Some months after the 1914 act, a question arose as to the effect of the suspension of the discharge on the forfeitures that were adjudged as part of the sentence. The Judge Advocate General of the Army ruled that the suspension of the discharge left the accused entitled to pay during the period of his confinement. He, therefore, recommended that the form of the sentence to forfeitures be changed to read: “To forfeit all pay and allowances due or to become due while undergoing confinement in pursuance of this sentence.” Dig Op JAG 72-214, 1912-1917, page 428. Shortly thereafter, the Comptroller of the Treasury agreed with this ruling “because the sentence to dishonorable discharge to which forfeiture was an incident was not yet effective by reason of suspension during confinement.” The Comptroller went on to say that when, after the suspension, there is execution of the dishonorable discharge, it “carries with it” forfeiture of all pay, including that earned in confinement. In my opinion, Congress intended to settle the ramifications of this problem by the Act of March 4, 1915, 38 Stat 1065. By that act it provided that “hereafter pay and allowances shall not accrue” while the soldier is under a suspended dishonorable discharge. Thus, Congress changed the situation from one of forfeiture of pay earned to one of no pay.

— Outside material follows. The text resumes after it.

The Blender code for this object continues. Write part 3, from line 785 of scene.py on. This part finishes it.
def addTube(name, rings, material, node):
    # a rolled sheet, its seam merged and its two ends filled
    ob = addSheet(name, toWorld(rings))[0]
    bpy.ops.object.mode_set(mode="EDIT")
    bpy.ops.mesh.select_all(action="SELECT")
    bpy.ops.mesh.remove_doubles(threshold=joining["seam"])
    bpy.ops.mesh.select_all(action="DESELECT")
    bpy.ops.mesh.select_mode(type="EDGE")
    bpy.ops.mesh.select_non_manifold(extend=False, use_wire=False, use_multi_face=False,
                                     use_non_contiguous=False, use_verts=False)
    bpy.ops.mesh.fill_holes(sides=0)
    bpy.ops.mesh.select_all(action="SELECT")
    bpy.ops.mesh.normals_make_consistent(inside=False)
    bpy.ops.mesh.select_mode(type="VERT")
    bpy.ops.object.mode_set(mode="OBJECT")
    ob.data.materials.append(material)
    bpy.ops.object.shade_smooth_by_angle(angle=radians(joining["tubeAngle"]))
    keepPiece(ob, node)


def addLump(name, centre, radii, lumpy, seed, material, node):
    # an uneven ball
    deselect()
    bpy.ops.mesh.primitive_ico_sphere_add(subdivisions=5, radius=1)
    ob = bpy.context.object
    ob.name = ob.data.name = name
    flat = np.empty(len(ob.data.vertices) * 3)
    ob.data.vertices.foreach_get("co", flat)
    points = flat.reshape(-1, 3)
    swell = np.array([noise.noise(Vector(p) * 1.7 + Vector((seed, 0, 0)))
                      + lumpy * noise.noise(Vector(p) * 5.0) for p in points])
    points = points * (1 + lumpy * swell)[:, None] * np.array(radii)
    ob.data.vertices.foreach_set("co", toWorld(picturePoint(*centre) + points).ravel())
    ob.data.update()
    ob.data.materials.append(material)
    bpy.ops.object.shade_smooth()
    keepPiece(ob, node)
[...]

It thereby eliminated a useless formality. It no longer required that the accused be credited with pay during the period of suspension, that the pay be kept separate until the end of the suspension, and that it then be returned to the Treasury as a forfeiture upon execution of the discharge. Cf. Dig Op JAG 251, April 1918, page 21.

Common sense indicates that when no pay is earned, there can be no forfeiture of pay. It can, therefore, be argued that the one is not necessarily incompatible with the other. See 25 Comp Gen 26; 24 Comp Dec 621, cited in Dig Op JAG, May 1918, page 74; Dig Op JAG 250.4, August 1918, page 169. However, when both a nonpay status and a forfeiture of pay result from the same sentence, it seems to me that the two are so inextricably interwoven as to require consideration as a single unit.

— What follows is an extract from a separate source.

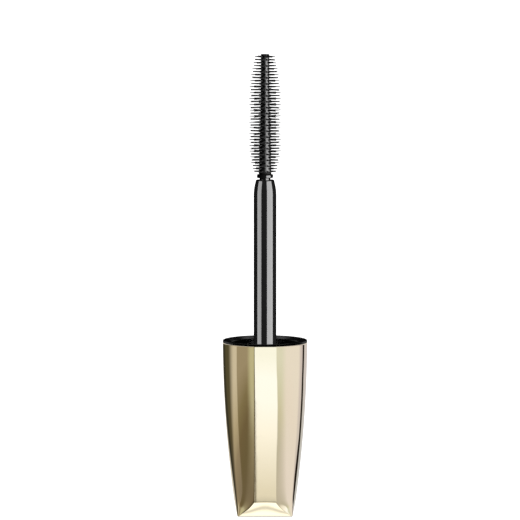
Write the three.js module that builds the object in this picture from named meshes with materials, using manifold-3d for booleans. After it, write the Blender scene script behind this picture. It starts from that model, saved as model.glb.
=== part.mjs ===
// Mascara closure: gold over-cap, threaded inner cap, stem and moulded brush.
// Millimetres, +Z up. The origin is the centre of the cap's square closed end,
// on which the closure stands with its brush pointing up.
import * as THREE from "three";
import { mergeVertices } from "three/addons/utils/BufferGeometryUtils.js";
import Module from "manifold-3d";

const wasm = await Module();
wasm.setup();

// Over-cap, outside
const SHELL_HEIGHT = 36.8;
const MOUTH_HALF = 9.0;            // centre to each of the four flats, at the mouth
const FLAT_HALF = 2.3;             // half the width of a flat
const BASE_HALF = 5.87;            // half the side of the square closed end
const BEVEL_HEIGHT = 3.25;         // where each flat turns into its base bevel
const SIDE_TAPER = 0.00594;        // slope of a flat at the mouth
const SIDE_CURVE = 0.001957;       // how fast that slope grows away from the mouth, per mm
const CORNER_SHARPNESS = 1.6;      // how much more a corner is pulled out at the base than at the mouth
const CORNER_POWER = 2.2;          // how late towards the base that happens
const FOOT_SHARPNESS = 3.6;        // how much more again in the bevel's last millimetre or two
const FOOT_POWER = 45;
const FOOT_FLARE = 0.23;           // how far the corners' crossing turns outwards there
const FLARE_POWER = 20;

// Over-cap, inside
const BORE_MOUTH_RADIUS = 8.15;
const BORE_END_RADIUS = 7.75;
const SHOULDER_Z = 24.2;           // the inner cap sits here
const CAVITY_TOP_RADIUS = 7.3;
const CAVITY_END_RADIUS = 5.2;
const END_WALL = 1.5;
const SHELL_RIBS = 6;
const SHELL_RIB_THICKNESS = 0.8;
const SHELL_RIB_DEPTH = 1.5;

// Inner cap
const COLLAR_RADIUS = 9.0;
const COLLAR_HEIGHT = 0.5;
const COLLAR_EDGE = 0.15;
const LEAD_IN = 0.6;               // chamfer at the mouth's inner edge
const RECESS_RADIUS = 7.3;
const RECESS_DEPTH = 4.7;
const THREAD_ROOT_RADIUS = 6.6;
const THREAD_CREST_RADIUS = 5.95;
const THREAD_PITCH = 2.8;
const THREAD_TURNS = 1.75;
const THREAD_START_Z = 26.9;
const THREAD_ROOT_WIDTH = 1.5;
const THREAD_CREST_WIDTH = 0.6;
const THREAD_RUNOUT = 0.15;        // share of its length that fades at each end
const SKIRT_TOP_RADIUS = 7.9;
const SKIRT_END_RADIUS = 7.5;
const SKIRT_RIBS = 12;
const SKIRT_RIB_HEIGHT = 0.18;     // how far a grip rib stands off the skirt
const SKIRT_RIB_THICKNESS = 0.7;
const PLATE_THICKNESS = 1.2;
const LAND_INNER_RADIUS = 4.2;
const LAND_OUTER_RADIUS = 5.2;
const LAND_HEIGHT = 0.5;
const BOSS_RADIUS = 3.6;
const BOSS_END_Z = 17.9;
const BOSS_END_WALL = 1.0;
const SOCKET_CLEARANCE = 0.05;

// Stem
const STEM_RADIUS = 2.42;
const STEM_START_Z = 19.0;
const STEM_NOSE_Z = 68.2;          // where the tip starts to narrow
const STEM_END_Z = 71.6;
const STEM_NOSE_ARC = 10.9;        // radius of the arc that narrows the tip
const STEM_EDGE = 0.2;
const SNAP_Z = 21.65;
const SNAP_HEIGHT = 0.26;
const SNAP_HALF = 0.45;

// Brush pin
const SHANK_RADIUS = 1.14;
const SHANK_START_Z = 63.0;
const SHANK_CLEARANCE = 0.06;
const GROOVE_DEPTH = 0.14;
const BEAD_RADIUS = 1.73;
const BEAD_START_Z = 72.0;
const BEAD_END_Z = 72.78;
const PIN_BASE_RADIUS = 0.8;
const PIN_TIP_RADIUS = 0.5;
const PIN_END_Z = 97.6;

// Bristle sleeve
const BRUSH_END_Z = 98.4;
const SLEEVE_TIP_RADIUS = 0.9;
const SLEEVE_SWELL = 0.0007;       // growth of the radius with the square of the way down
const SLEEVE_CLEARANCE = 0.03;
const RINGS = 40;
const BRISTLES_PER_RING = 8;
const FIRST_RING_Z = 97.87;
const RING_PITCH = 0.643;          // at the tip
const PITCH_CLOSING = 0.00083;     // how much less each gap between rings is than the one above it
const BRUSH_RADIUS = 3.39;
const TIP_ROUNDING = { narrowing: 1.19, length: 8.2, power: 1.6 };
const BASE_ROUNDING = { narrowing: 0.87, length: 4.5, power: 1.5 };
const BRISTLE_ROOT_RADIUS = 0.17;
const BRISTLE_TIP_RADIUS = 0.07;
const BRISTLE_SIDES = 3;
const BRISTLE_SINK = 0.15;         // how far a bristle's root is sunk in the sleeve

// Facets
const CORNER_STEPS = 10;
const SHELL_ROWS = 10;
const BEVEL_ROWS = 5;
const HALVINGS = 40;
const WIDE_SEGMENTS = 48;
const STEM_SEGMENTS = 32;
const PIN_SEGMENTS = 20;
const SLEEVE_SEGMENTS = 16;
const THREAD_STEPS_PER_TURN = 24;
const WELD = 1e-4;

const QUARTER = Math.PI / 2;
const MOUTH_RADIUS = Math.hypot(FLAT_HALF, MOUTH_HALF);
const MOUTH_CORNER = MOUTH_RADIUS ** 2 / (FLAT_HALF + MOUTH_HALF);

// ---------------------------------------------------------------- solids

function bufferGeometry(positions, index) {
  const geometry = new THREE.BufferGeometry();
  geometry.setAttribute("position", new THREE.Float32BufferAttribute(positions, 3));
  geometry.setIndex(index);
  return geometry;
}

function toSolid(geometry) {
  const bare = geometry.clone();
  bare.deleteAttribute("normal");
  bare.deleteAttribute("uv");
  const merged = mergeVertices(bare, WELD);
  const triangles = [];
  for (let i = 0; i < merged.index.count; i += 3) {
    const corners = [0, 1, 2].map((k) => merged.index.getX(i + k));
    if (new Set(corners).size === 3) triangles.push(...corners);
  }
  return new wasm.Manifold(new wasm.Mesh({
    numProp: 3,
    vertProperties: new Float32Array(merged.attributes.position.array),
    triVerts: new Uint32Array(triangles),
  }));
}

function toGeometry(solid) {
  const mesh = solid.getMesh();
  const geometry = bufferGeometry(Array.from(mesh.vertProperties), Array.from(mesh.triVerts));
  geometry.computeVertexNormals();
  return geometry;
}

// Turns a profile of [radius, height] points about Z. Its outside runs upwards.
function turned(profile, segments) {
  const points = profile.map(([radius, height]) => new THREE.Vector2(radius, height));
  return new THREE.LatheGeometry(points, segments).rotateX(QUARTER);
}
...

In an appropriate case, a court-martial must, in my opinion, be advised that, if it adjudges a dishonorable discharge and confinement, the accused is no longer entitled to any pay. Only then can the court know that a determination to adjudge partial forfeitures, and thus preserve for the accused part of his pay until his separation from the service, can have no effect. Only then can the court know that partial forfeitures are, for all practical purposes, inoperative when coupled with a dishonorable discharge and confinement. Of course, the reviewing authority can later disapprove or remit the discharge, restore the accused to a pay status, and thereby give effect to the court-martial’s determination of partial forfeitures. However, a court-martial cannot predicate its sentence upon speculation as to what the reviewing authority will do. It must base its decision upon the law and the facts presented to it in open court. And, if the instructions it receives are inadequate, it cannot make an intelligent determination of an appropriate sentence.

Here, the accused made a strong case for the imposition of less than total forfeitures. His entire effort was doomed to failure unless the court-martial knew that if it adjudged a dishonorable discharge and confinement, it could not give practical and complete effect to its .determination to impose only partial forfeitures because that kind of sentence automatically deprived the ac*88cused of all pay and allowances by putting him into a nonpay status. Had the court-martial received such advice, under the hardship showing made by the accused, it might have decided to impose a bad-conduct discharge instead of a dishonorable discharge. Thus, it could avoid the provisions of 10 USC § 3636 (the successor to Act of March 4,1916) and give practical meaning and effect to its sentence. In my opinion, the circumstances here show clearly that the accused was prejudiced by the law officer’s failure to instruct the court-martial on the provisions of the cited statute. I would, therefore, set aside the sentence and order a rehearing as to it.